16 Eylül 2008 Salı

Galatasaray: 1 - Antalyaspor: 1

Bir tarafta memleketinizin takımı, diğer tarafta gönlünüzü kaptırdığınız takım olunca haliyle biraz garip geçiyor maç. Sonuna dek Galatasaraylı idik, o ayrı. Heyecan deseniz, haddinden fazla… Eee, kolay değil koca bir yazın ardından sevgili ile ilk defa mabette buluşacak olmak, bu yüzden tatili biraz da olsa erken noktalamak… Yine de insan biraz tat tuz istemiyor değil. Yol yorgunluğunun üzerine biraz da sinir biniyor en nihayetinde.
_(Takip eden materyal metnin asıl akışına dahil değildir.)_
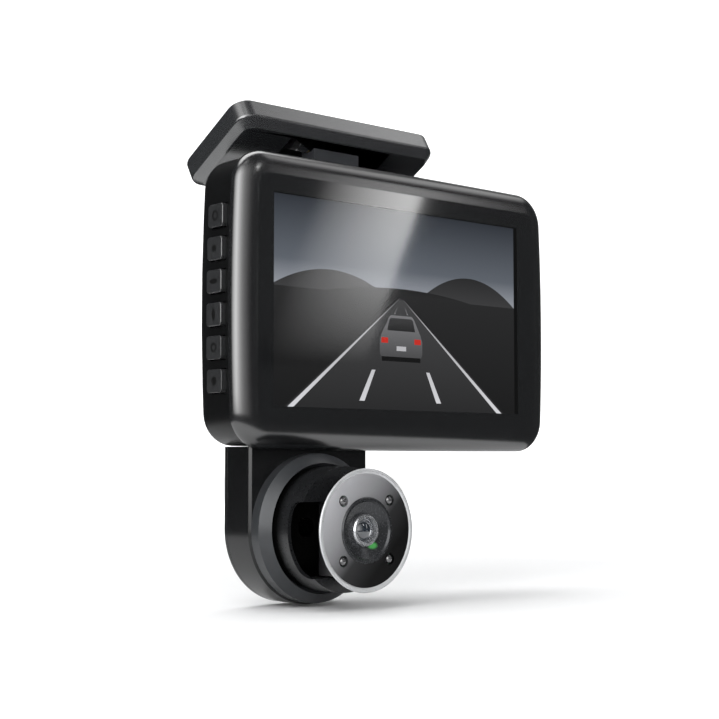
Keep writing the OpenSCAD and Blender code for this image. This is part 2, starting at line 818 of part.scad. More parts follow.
// Flat cable from the main board down to the swivel, as an outline in depth and height
module ribbon_cable() {
    ribbon_w = 8;
    ribbon_t = 0.3;
    route = [
        [board_back_y + 0.2, -19], [board_back_y + 0.2, -25], [9.2, -27.4], [9.2, -40],
        [8.2, -43]
    ];
    color("orange") in_unit() translate([drop_x + ribbon_w / 2, 0, 0]) rotate([90, 0, -90])
        linear_extrude(ribbon_w) polygon(concat(
            [for (p = route) [-p[0] + ribbon_t / 2, p[1]]],
            [for (i = [len(route) - 1:-1:0]) [-route[i][0] - ribbon_t / 2, route[i][1]]]
        ));
}

// ---- Swivel and camera head ----

// The slot across the sleeve's front, with rounded corners at its back
module sleeve_slot() {
    depth = slot_depth_y - sleeve_front_y + 3;
    height = slot_top - slot_bottom;
    translate([drop_x - sleeve_r - 1, slot_depth_y - depth / 2, drop_z + (slot_top + slot_bottom) / 2])
        rotate([90, 0, 90]) linear_extrude(2 * sleeve_r + 2) rounded_rect(depth, height, 1.6);
}

// The rotating sleeve: a hollow drum whose front is cut away at the sides, which leaves an arm
// above and an arm below the camera head
module swivel_sleeve() {
    shoulder_y = 0.9;
    color([0.13, 0.135, 0.145]) in_unit() difference() {
        union() {
            along_depth(drop_x, 0, drop_z) rotate_extrude($fn = 128) polygon([
                [sleeve_bore, sleeve_front_y], [sleeve_r, sleeve_front_y], [sleeve_r, shoulder_y],
                [journal_r, shoulder_y + 0.1], [journal_r, flange_y0], [flange_r, flange_y0],
                [flange_r, flange_y1], [cable_hole_r, flange_y1], [cable_hole_r, flange_y1 - sleeve_floor],
                [sleeve_bore, flange_y1 - sleeve_floor]
            ]);
            intersection() {
                along_depth(drop_x, sleeve_front_y, drop_z)
                    cylinder(r = sleeve_bore + 0.1, h = arm_back_y - sleeve_front_y, $fn = 128);
                union() {
                    box_between(
                        [drop_x - sleeve_r, sleeve_front_y - 1, drop_z + slot_top],
                        [drop_x + sleeve_r, 0, drop_z + sleeve_r]
                    );
                    box_between(
                        [drop_x - sleeve_r, sleeve_front_y - 1, drop_z - sleeve_r],
                        [drop_x + sleeve_r, 0, drop_z + slot_bottom]
                    );
                }
            }
        }
        sleeve_slot();
        translate([drop_x, pivot_y, drop_z + slot_bottom - 2]) cylinder(r = pivot_r, h = 3, $fn = hull_fn);
        translate([drop_x, pivot_y, drop_z + slot_top - 1]) cylinder(r = pivot_r, h = 4, $fn = hull_fn);
    }
}

pin_depth = 1.9;

module pivot_pins() {
    color("silver") in_unit() translate([drop_x, pivot_y, drop_z]) {
        translate([0, 0, slot_bottom - 2]) cylinder(r = pivot_r, h = 2 + pin_depth, $fn = hull_fn);
        translate([0, 0, slot_top - pin_depth]) cylinder(r = pivot_r, h = 3 + pin_depth, $fn = hull_fn);
    }
}

face_back_y = -face_reach + face_t;
led_x = 5.8;
led_z = 5.6;
led_r = 0.95;
lens_ring_r = 6.3;

// The four places of the infrared lamps, around the lens
module at_leds() {
    for (sx = [-1, 1], sz = [-1, 1]) translate([drop_x + sx * led_x, 0, drop_z + sz * led_z]) children();
}

module head_casing() {
    end_gap = 0.3;
    hub_low = slot_bottom + end_gap;
    hub_high = slot_top - end_gap;
    color([0.06, 0.06, 0.065]) in_unit() difference() {
        union() {
            along_depth(drop_x, 0, drop_z) rotate_extrude($fn = 96) polygon([
                [0, face_back_y], [11, face_back_y], [10.9, face_back_y + 0.4], [10.1, face_back_y + 1],
                [7.5, face_back_y + 1.3], [7.5, drum_back_y], [4.8, drum_back_y + 0.8], [4.8, pivot_y],
                [0, pivot_y]
            ]);
            translate([drop_x, pivot_y, drop_z + hub_low]) cylinder(r = hub_r, h = hub_high - hub_low);
        }
        along_depth(drop_x, 0, drop_z) rotate_extrude() polygon([
            [0, face_back_y - 1], [10.4, face_back_y - 1], [10.4, face_back_y + 0.65],
            [6.5, face_back_y + 0.65], [6.5, face_back_y + 2], [0, face_back_y + 2]
        ]);
        along_depth(drop_x, face_back_y, drop_z) cylinder(r = 1.6, h = 14, $fn = hull_fn);
        translate([drop_x, pivot_y, drop_z + hub_low - 1])
            cylinder(r = pivot_r + running_gap, h = 1 + pin_depth, $fn = hull_fn);
        translate([drop_x, pivot_y, drop_z + hub_high - pin_depth])
            cylinder(r = pivot_r + running_gap, h = 1 + pin_depth, $fn = hull_fn);
    }
}

module face_disc() {
    color([0.35, 0.37, 0.4]) in_unit() difference() {
        along_depth(drop_x, -face_reach + 0.2, drop_z)
            cylinder(r = face_r - rim_w, h = face_t - 0.2, $fn = 128);
        along_depth(drop_x, -face_reach - 1, drop_z) cylinder(r = lens_ring_r, h = 4);
        at_leds() along_depth(0, -face_reach - 1, 0) cylinder(r = led_r + 0.15, h = 4, $fn = hull_fn);
    }
}

module face_rim() {
    color("silver") in_unit() along_depth(drop_x, 0, drop_z) rotate_extrude($fn = 128) polygon([
        [face_r - rim_w, -face_reach + 0.2], [face_r - 0.7 * rim_w, -face_reach],
        [face_r - 0.2, -face_reach], [face_r, -face_reach + 0.2], [face_r - 0.6, face_back_y],
        [face_r - rim_w, face_back_y]
    ]);
}

module infrared_board() {
    color("darkgreen") in_unit() along_depth(drop_x, face_back_y, drop_z) difference() {
        cylinder(r = 10.3, h = 0.6);
        translate([0, 0, -1]) cylinder(r = 6.4, h = 3);
    }
}

module infrared_leds() {
    color("white") in_unit() at_leds() {
        dome_y = -face_reach + 0.75;
        along_depth(0, dome_y, 0) cylinder(r = led_r, h = face_back_y - dome_y, $fn = hull_fn);
        translate([0, dome_y, 0]) intersection() {
            sphere(led_r * 0.9, $fn = hull_fn);
            translate([0, -1, 0]) cube([3, 2.1, 3], center = true);
        }
    }
}

lens_barrel_r = 3.1;

// The recessed ring around the cabin lens: a raised lip, a cone inwards and a seat
module cabin_lens_ring() {
    color([0.2, 0.2, 0.22]) in_unit() along_depth(drop_x, 0, drop_z) rotate_extrude($fn = 128) polygon([
        [lens_barrel_r, -face_reach + 1.5], [lens_barrel_r, -face_reach + 1.0],
        [5.4, -face_reach + 0.25], [5.7, -face_reach - 0.1], [6.1, -face_reach - 0.1],
        [lens_ring_r, -face_reach + 0.1], [lens_ring_r, -face_reach + 1.5]
    ]);
}

module cabin_lens_barrel() {
    color([0.3, 0.3, 0.32]) in_unit() along_depth(drop_x, 0, drop_z) rotate_extrude($fn = 96) polygon([
        [0, -face_reach + 2.2], [0, -face_reach + 1.2], [2.2, -face_reach + 1.2],
        [2.4, -face_reach + 0.2], [2.9, -face_reach + 0.2], [lens_barrel_r, -face_reach + 0.5],
        [lens_barrel_r, -face_reach + 2.2]
    ]);
}

module cabin_lens_glass() {
    glass_r = 2.15;
    dome_r = 2.8;
    seat_y = -face_reach + 1.2;
    sink = sqrt(dome_r * dome_r - glass_r * glass_r);
    color("lightskyblue") in_unit() translate([drop_x, seat_y, drop_z]) rotate([90, 0, 0]) intersection() {
        translate([0, 0, -sink]) sphere(dome_r);
        cylinder(r = glass_r, h = 3);
    }
}

module cabin_sensor_board() {
    color("darkgreen") in_unit()
        box_between(
            [drop_x - 4.2, -face_reach + 2.2, drop_z - 4.2],
            [drop_x + 4.2, -face_reach + 2.8, drop_z + 4.2]
        );
}

adhesive_pad();
mount_plate();
hinge_screw();
hinge_nut();
friction_washers();
hinge_foot();
foot_screws();
front_bezel();
cover_glass();
lcd_panel();
backlight_unit();
screen_bracket();
rear_housing();
housing_screws();
main_board();
board_screws();
processor_shield();
heat_spreader();
battery_cell();
speaker();
microphone();
button_board();
dome_switches();
button_1();
button_2();
button_3();
button_4();
button_5();
button_6();
memory_card_socket();
memory_card();
usb_socket();
road_lens_shroud();
road_lens_barrel();
road_lens_glass();
road_sensor_board();
sensor_screws();
drop_front_shell();
drop_back_cover();
drop_screws();
cover_screws();
collar_ring();
retainer_ring();
wave_washer();
ribbon_cable();
swivel_sleeve();
pivot_pins();
head_casing();
face_disc();
face_rim();
infrared_leds();
infrared_board();
cabin_lens_ring();
cabin_lens_barrel();
cabin_lens_glass();
cabin_sensor_board();
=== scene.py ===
import json
import math

import bmesh
import bpy
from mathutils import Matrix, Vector


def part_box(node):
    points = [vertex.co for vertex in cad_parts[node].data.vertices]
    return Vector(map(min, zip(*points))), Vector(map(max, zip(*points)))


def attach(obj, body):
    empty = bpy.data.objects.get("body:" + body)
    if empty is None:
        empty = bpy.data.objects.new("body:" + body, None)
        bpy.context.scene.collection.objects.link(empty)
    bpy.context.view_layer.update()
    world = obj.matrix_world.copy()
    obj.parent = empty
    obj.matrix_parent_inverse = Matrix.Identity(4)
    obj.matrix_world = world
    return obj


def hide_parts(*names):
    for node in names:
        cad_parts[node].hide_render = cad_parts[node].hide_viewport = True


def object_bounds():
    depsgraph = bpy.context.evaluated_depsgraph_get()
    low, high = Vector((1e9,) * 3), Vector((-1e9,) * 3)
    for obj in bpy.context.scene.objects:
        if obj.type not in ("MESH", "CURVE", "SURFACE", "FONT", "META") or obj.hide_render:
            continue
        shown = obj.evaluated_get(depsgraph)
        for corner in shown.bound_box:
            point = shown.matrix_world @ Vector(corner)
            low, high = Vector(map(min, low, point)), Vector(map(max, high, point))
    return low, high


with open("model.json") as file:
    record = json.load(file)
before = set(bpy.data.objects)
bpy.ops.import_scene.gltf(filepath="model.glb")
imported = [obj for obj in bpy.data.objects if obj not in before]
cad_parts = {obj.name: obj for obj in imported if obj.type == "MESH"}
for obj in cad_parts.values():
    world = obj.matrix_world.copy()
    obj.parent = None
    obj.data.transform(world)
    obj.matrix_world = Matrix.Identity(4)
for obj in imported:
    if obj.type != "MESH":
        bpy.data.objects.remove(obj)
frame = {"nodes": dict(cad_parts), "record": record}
CAD_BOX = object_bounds()
NODES = frame["nodes"]
MM = 0.001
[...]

Sonra “Biz demiştik”i tekrarlıyor açılıp kapanan dudaklarımız… Kewell ve Arda bir arada oynar mı? Oynamazdı. Oynayamıyorlar da… Birini kazanırken birini kaybedeceksin, o olacak. Peki iki uzun stoperle maça başlanır mı? Neden başlanmasın? Ancak başlanmazsa daha bir güzel olur sanki… Bir takım kendi evindeki maçlarda bile neden sıradan rakibine karşı baskı kuramaz? Taraftar “Cehennem”in yok oluşuna niye göz göre göre izin verir? Sağ bekte bir uğursuzluk mu vardır? Vesselam oraya geçenin ya ayağına bir şey oluyor ya da kafası yarılıyor… Hepsinden de ötesi var… Galatasaray şu haliyle Bellinzona karşısında ikinci bir Tromso vakasıyla karşı karşıya gelir mi?